Our conversations became tense and we argued for the first time in years — they were convinced the only reason I’d do something like this was to “leave the family” or try to make it look like I wasn’t associated with them.
In one particularly heated moment, my mom said, “You can change your name, but you can’t change that I gave birth to you,” as we drove together to a restaurant. Once in the restaurant, we ate our entire meal in silence, me trying to hide my face from other patrons, as tears streamed down my cheeks and onto my food.
Five years have passed since I legally became Jay Vera Summer. Nearly everyone who knew me as Jessica now knows me as Jay, and the seemingly endless tedious conversations have, for the most part, come to an end. Thankfully, my parents came around, though it took a few years. They now both call me Jay.
But when I meet new people, people who never knew me as Jessica, and I tell them about my name change, suspicion is immediately apparent. Jay is an unusual name for a woman, so people ranging from cashiers to dating app dates often ask what it’s short for, assuming it’s a nickname. When I reply that it’s my “real” name, the next question is usually about how my parents came up with it.
When I share that I came up with this name myself, people want to know my birth name.
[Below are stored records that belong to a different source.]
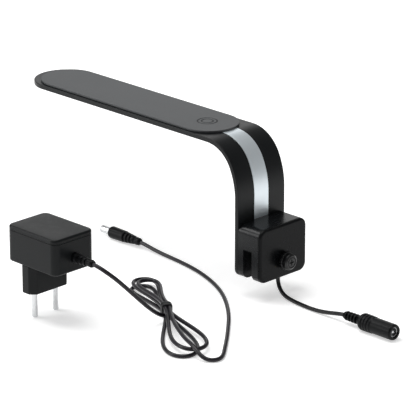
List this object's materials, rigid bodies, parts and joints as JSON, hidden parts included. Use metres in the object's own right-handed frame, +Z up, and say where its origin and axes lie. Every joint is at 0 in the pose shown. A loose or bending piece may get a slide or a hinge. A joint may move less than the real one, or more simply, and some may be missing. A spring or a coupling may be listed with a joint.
{
  "type": "clip-on tank light",
  "caption": "Flat bent-arm lamp with a rim clamp, thumbscrew, short socket lead and a plug-in mains adapter on a tied cord.",
  "frame": {"origin": "middle of the clamp slot's ceiling, where the tank's glass edge seats", "axes": "+X out of the tank towards the clamp screw, the head reaches towards -X, +Z up"},
  "size_m": [0.353, 0.179, 0.1104],
  "materials": {
    "arm_black": "satin moulded shell",
    "cover_graphite": "fine matt coating",
    "trim_silver": "satin brushed",
    "clamp_black": "satin moulded",
    "knob_black": "satin moulded",
    "soft_rubber": "matt",
    "mould_black": "soft moulded vinyl",
    "cord_black": "smooth vinyl sheath",
    "case_black": "satin moulded",
    "tie_black": "plastic covered wire",
    "pin_nickel": "polished",
    "contact_metal": "plain",
    "screw_steel": "zinc plated",
    "insert_brass": "machined",
    "insert_white": "moulded",
    "board_green": "solder mask",
    "board_white": "white solder mask",
    "led_yellow": "phosphor dome",
    "window_frost": "frosted",
    "ribbon_amber": "polyimide film",
    "wire_red": "vinyl insulation",
    "part_black": "moulded case",
    "ferrite_tape": "yellow tape on dark core"
  },
  "bodies": {
    "lamp": {"arm_shell": "arm_black", "head_cover": "cover_graphite", "touch_board": "board_green", "touch_spring": "contact_metal", "trim_strip": "trim_silver", "flex_lead": "ribbon_amber", "led_board": "board_white", "led_chips": "led_yellow", "lens": "window_frost", "clamp_block": "clamp_black", "front_plate": "clamp_black", "threaded_insert": "insert_brass", "jaw_facing": "soft_rubber", "control_board": "board_green", "board_parts": "part_black", "supply_wires": "wire_red", "lead_grommet": "soft_rubber", "lead_cord": "cord_black", "socket_body": "mould_black", "socket_contact": "contact_metal", "socket_pin": "contact_metal"},
    "pad": {"pressure_pad": "clamp_black", "pad_facing": "soft_rubber"},
    "screw": {"clamp_screw": "screw_steel", "screw_knob": "knob_black"},
    "adapter": {"case_tub": "case_black", "case_lid": "case_black", "plug_block": "case_black", "mains_pins": "pin_nickel", "adapter_board": "board_green", "transformer": "ferrite_tape", "capacitors": "part_black", "cord_relief": "mould_black", "adapter_cord": "cord_black", "cord_hank": "cord_black", "cord_tie": "tie_black", "plug_cord": "cord_black", "plug_body": "mould_black", "plug_barrel": "pin_nickel", "plug_insert": "insert_white"}
  },
  "joints": [
    {"name": "pad_slide", "type": "slide", "parent": "lamp", "child": "pad", "axis": [-1, 0, 0], "range_m": [-0.00391, 0.00151]},
    {"name": "screw_turn", "type": "hinge", "parent": "pad", "child": "screw", "pos_m": [0, 0, -0.009], "axis": [-1, 0, 0], "range_deg": [-1755, 675]},
    {"name": "adapter_lift", "type": "slide", "parent": "lamp", "child": "adapter", "axis": [0, 0, 1], "range_m": [0, 0.05]}
  ],
  "couplings": [
    {"joint": "pad_slide", "follows": "screw_turn", "m_per_rad": 0.00012732}
  ]
}
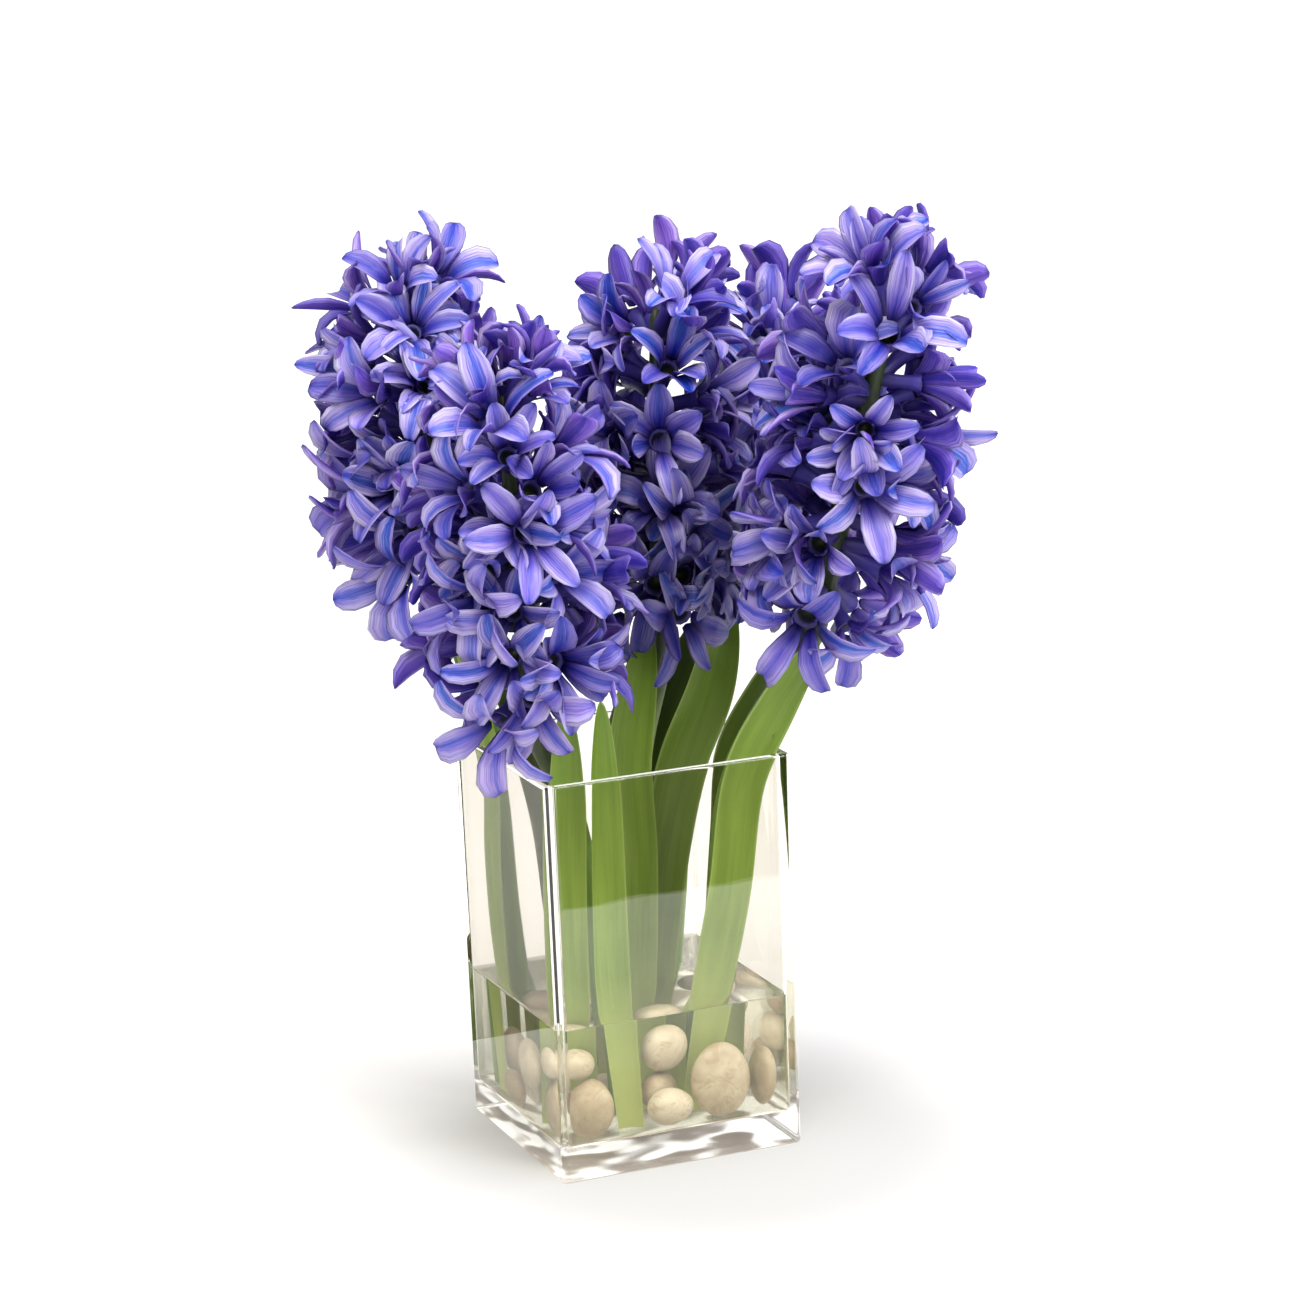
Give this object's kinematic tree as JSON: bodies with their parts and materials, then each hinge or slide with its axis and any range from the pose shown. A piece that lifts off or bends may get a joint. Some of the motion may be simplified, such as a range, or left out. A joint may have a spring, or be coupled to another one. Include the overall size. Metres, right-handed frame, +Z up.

From their tone of voice, I get the sense they’ll be Googling it later. I understand the suspicion to a degree, but it feels unfair that I have to go above and beyond to prove myself as trustworthy simply because I chose to express myself in an uncommon way.
I’m still grateful I changed my name, but I now see that I was naive when I made that decision. We live in a more conformist society than I realized from within my little bubble of fellow creative folks, and doing things outside of the norm is often viewed as a red flag. However, I don’t have any regrets. Personal expression is an important value of mine, and I’m going to keep on expressing myself, even if the way I choose to do so sometimes comes across as weird.